Côte d’Ivoire : Tidjane Thiam a-t-il dépassé les limites dans son bras de fer avec Alassane Ouattara ?
Lemandatexpress – À une semaine de la présidentielle ivoirienne, la scène a fait grand bruit. Depuis Paris, où il réside depuis mars, Tidjane Thiam a lancé un appel à « libérer la Côte d’Ivoire », galvanisant une foule de militants venus protester contre un éventuel quatrième mandat d’Alassane Ouattara. L’intervention, filmée sous tous les angles, est devenue virale, s’imposant à la une de plusieurs journaux dès le lendemain. Pour le camp présidentiel, le leader du PDCI a franchi une ligne rouge selon Jeune Afrique.
Le 18 octobre, entouré de drapeaux ivoiriens et de pancartes hostiles au pouvoir, Thiam prend la parole sur une estrade improvisée : « Rien n’est plus important que la semaine qui vient. Nous avons sept jours pour libérer la Côte d’Ivoire », lance-t-il. Ses propos enflamment les réseaux sociaux.
Pendant ce temps à Abidjan, la campagne bat son plein. Les affiches des cinq candidats Alassane Ouattara, Simone Ehivet Gbagbo, Jean-Louis Billon, Henriette Lagou et Ahoua Don Mello tapissent les rues, sur fond de tensions persistantes. Plus de 700 personnes ont été interpellées lors de la dispersion d’une marche interdite de l’opposition.
Le 25 octobre, Ouattara est réélu sans surprise. Le scrutin a été marqué par la mort de 11 personnes et l’arrestation de plus de 1 600 individus. Écarté de la course pour avoir renoncé trop tard à sa nationalité française, Tidjane Thiam a maintenu sa candidature jusqu’au bout, aux côtés de Laurent Gbagbo, lui aussi recalé par le Conseil constitutionnel.

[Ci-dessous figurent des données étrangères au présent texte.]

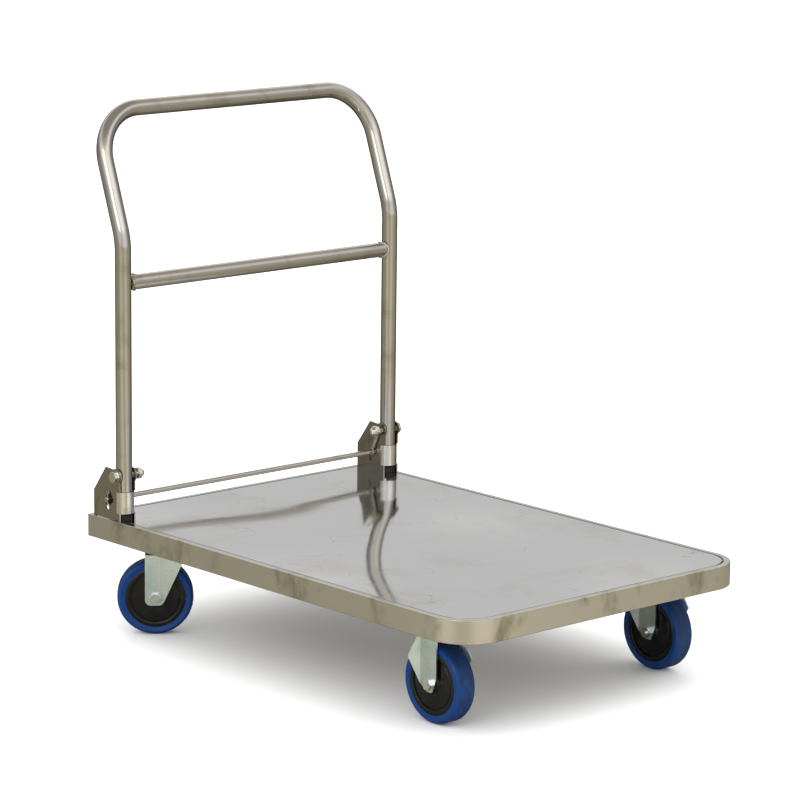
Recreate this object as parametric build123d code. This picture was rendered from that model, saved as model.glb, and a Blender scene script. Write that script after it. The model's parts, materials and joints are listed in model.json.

Mais c’est son discours parisien qui continue d’alimenter la polémique. Le pouvoir juge l’appel « inacceptable », malgré les explications ultérieures du patron du PDCI, qui évoque un « trait d’humour » et assure qu’il voulait seulement dire « sauver » le pays. « Si Monsieur Thiam rentre au pays, il devra s’expliquer », glisse une source gouvernementale à Jeune Afrique. Aucune procédure judiciaire n’a toutefois été enclenchée.

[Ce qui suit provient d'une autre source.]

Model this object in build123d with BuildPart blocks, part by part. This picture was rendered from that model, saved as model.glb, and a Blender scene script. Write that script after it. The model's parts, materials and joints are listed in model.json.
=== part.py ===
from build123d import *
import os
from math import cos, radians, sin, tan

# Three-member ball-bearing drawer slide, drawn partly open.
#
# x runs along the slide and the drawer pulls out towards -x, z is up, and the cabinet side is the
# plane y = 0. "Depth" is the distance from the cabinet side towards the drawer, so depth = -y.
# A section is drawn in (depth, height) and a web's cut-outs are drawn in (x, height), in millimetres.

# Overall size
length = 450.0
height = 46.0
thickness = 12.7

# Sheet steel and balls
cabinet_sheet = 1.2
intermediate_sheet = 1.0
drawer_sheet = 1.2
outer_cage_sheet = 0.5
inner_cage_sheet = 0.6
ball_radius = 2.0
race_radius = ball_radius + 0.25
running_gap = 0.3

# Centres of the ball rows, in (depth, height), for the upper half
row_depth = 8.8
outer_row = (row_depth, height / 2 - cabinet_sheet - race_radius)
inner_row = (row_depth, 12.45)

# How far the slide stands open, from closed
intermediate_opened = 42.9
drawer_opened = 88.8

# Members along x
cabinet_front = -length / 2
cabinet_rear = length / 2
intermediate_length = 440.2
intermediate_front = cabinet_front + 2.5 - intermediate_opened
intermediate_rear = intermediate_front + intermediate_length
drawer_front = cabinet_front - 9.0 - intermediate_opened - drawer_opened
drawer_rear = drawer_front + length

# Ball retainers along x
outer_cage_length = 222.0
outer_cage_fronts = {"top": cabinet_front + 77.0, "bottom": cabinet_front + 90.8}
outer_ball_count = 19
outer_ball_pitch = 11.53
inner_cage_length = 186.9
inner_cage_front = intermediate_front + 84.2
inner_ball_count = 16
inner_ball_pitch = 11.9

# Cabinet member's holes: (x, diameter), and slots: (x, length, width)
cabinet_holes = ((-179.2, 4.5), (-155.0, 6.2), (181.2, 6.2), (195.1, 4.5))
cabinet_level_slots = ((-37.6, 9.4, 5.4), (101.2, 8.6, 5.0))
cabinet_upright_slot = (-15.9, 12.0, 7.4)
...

Une relation autrefois cordiale
Loin de cette confrontation actuelle, les deux hommes ont pourtant entretenu une relation apaisée dans le passé. Selon Jeune Afrique, ils ont multiplié les rencontres à partir de 2021, jusqu’à un déjeuner en juin 2022 à Mougins, lieu de villégiature du couple présidentiel. Une rencontre facilitée par Dominique Ouattara, après un échange fortuit avec Thiam à Paris.
Ce jour-là, rappelle le président du PDCI, Ouattara lui aurait assuré qu’il ne serait pas candidat en 2025 une version contestée dans l’entourage présidentiel. Le chef de l’État s’était même engagé à faciliter le retour sécurisé de Thiam en Côte d’Ivoire, lui promettant un passeport ivoirien.

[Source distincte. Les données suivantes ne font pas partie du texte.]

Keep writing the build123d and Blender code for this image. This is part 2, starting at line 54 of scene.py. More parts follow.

Deux héritiers de l’houphouëtisme désormais opposés
Les deux hommes, économistes de formation, revendiquent tous deux l’héritage d’Houphouët-Boigny. Mais depuis 2023, et l’accession de Thiam à la tête du PDCI, les rapports se sont nettement dégradés.
Depuis Paris, l’ancien patron du Credit Suisse adopte un ton de plus en plus offensif, notamment après l’annonce de sa radiation de la liste électorale en avril. Lors d’un entretien à AFO Média en juillet, il écarte toute comparaison avec Ouattara, jugeant leurs parcours incomparables : « Un fonctionnaire au FMI gagne 400 000 à 500 000 dollars par an ; un CEO du Fortune 500 touche 10 millions de Dollars par an, c’est vingt fois plus! Ce n’est pas la même chose ! ». «Même Dieu n’a pas fait l’unanimité », a-t-il fait savoir lors du même entretien.
Ses critiques ne plaisent guère au palais présidentiel. « On ne comprend pas pourquoi il a commencé à s’en prendre à Alassane Ouattara, à le critiquer tant publiquement qu’en privé », s’irritent des proches du pouvoir.
Une tentative de médiation avortée
Selon les informations de Jeune Afrique, une médiation a été tentée avant la présidentielle, à l’initiative de Thiam, via Simon Doho, Aziz Thiam (son frère aîné) et Fidèle Sarassoro, directeur de cabinet de Ouattara. Elle n’a abouti à rien.
Résultat : à l’approche des législatives de décembre, le PDCI se retrouve engagé dans une bataille électorale sans la présence physique de son leader, toujours en France, et après des négociations internes tendues pour l’investiture de certains candidats.